___ PROVIDED MATERIAL ___
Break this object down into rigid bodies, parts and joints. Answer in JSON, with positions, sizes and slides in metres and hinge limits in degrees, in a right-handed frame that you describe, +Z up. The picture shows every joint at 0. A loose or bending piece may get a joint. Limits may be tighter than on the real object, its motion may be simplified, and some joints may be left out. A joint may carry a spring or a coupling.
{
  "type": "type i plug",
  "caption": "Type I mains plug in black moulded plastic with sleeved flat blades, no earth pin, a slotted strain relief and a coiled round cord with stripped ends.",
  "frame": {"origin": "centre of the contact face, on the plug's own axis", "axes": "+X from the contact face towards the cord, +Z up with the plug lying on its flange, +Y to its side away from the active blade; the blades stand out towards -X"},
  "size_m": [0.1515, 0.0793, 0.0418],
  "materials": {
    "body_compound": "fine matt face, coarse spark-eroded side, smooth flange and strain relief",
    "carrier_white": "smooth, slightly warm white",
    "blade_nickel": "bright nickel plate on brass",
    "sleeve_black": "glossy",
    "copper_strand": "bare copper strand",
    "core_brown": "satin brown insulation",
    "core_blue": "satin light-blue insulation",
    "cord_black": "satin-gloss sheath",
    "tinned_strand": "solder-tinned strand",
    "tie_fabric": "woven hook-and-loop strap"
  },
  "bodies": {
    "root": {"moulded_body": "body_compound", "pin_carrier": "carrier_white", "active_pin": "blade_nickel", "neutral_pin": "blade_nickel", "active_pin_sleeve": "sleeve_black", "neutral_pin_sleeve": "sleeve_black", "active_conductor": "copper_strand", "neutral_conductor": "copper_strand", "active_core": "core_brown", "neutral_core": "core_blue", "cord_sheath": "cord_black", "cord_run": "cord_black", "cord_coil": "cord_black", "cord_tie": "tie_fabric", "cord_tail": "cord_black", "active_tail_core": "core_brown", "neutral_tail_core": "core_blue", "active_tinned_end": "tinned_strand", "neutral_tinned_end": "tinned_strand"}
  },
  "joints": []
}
___
Of the lines above, how many hold the string "joints"? Answer with only the number.

● **RESPONSE**
2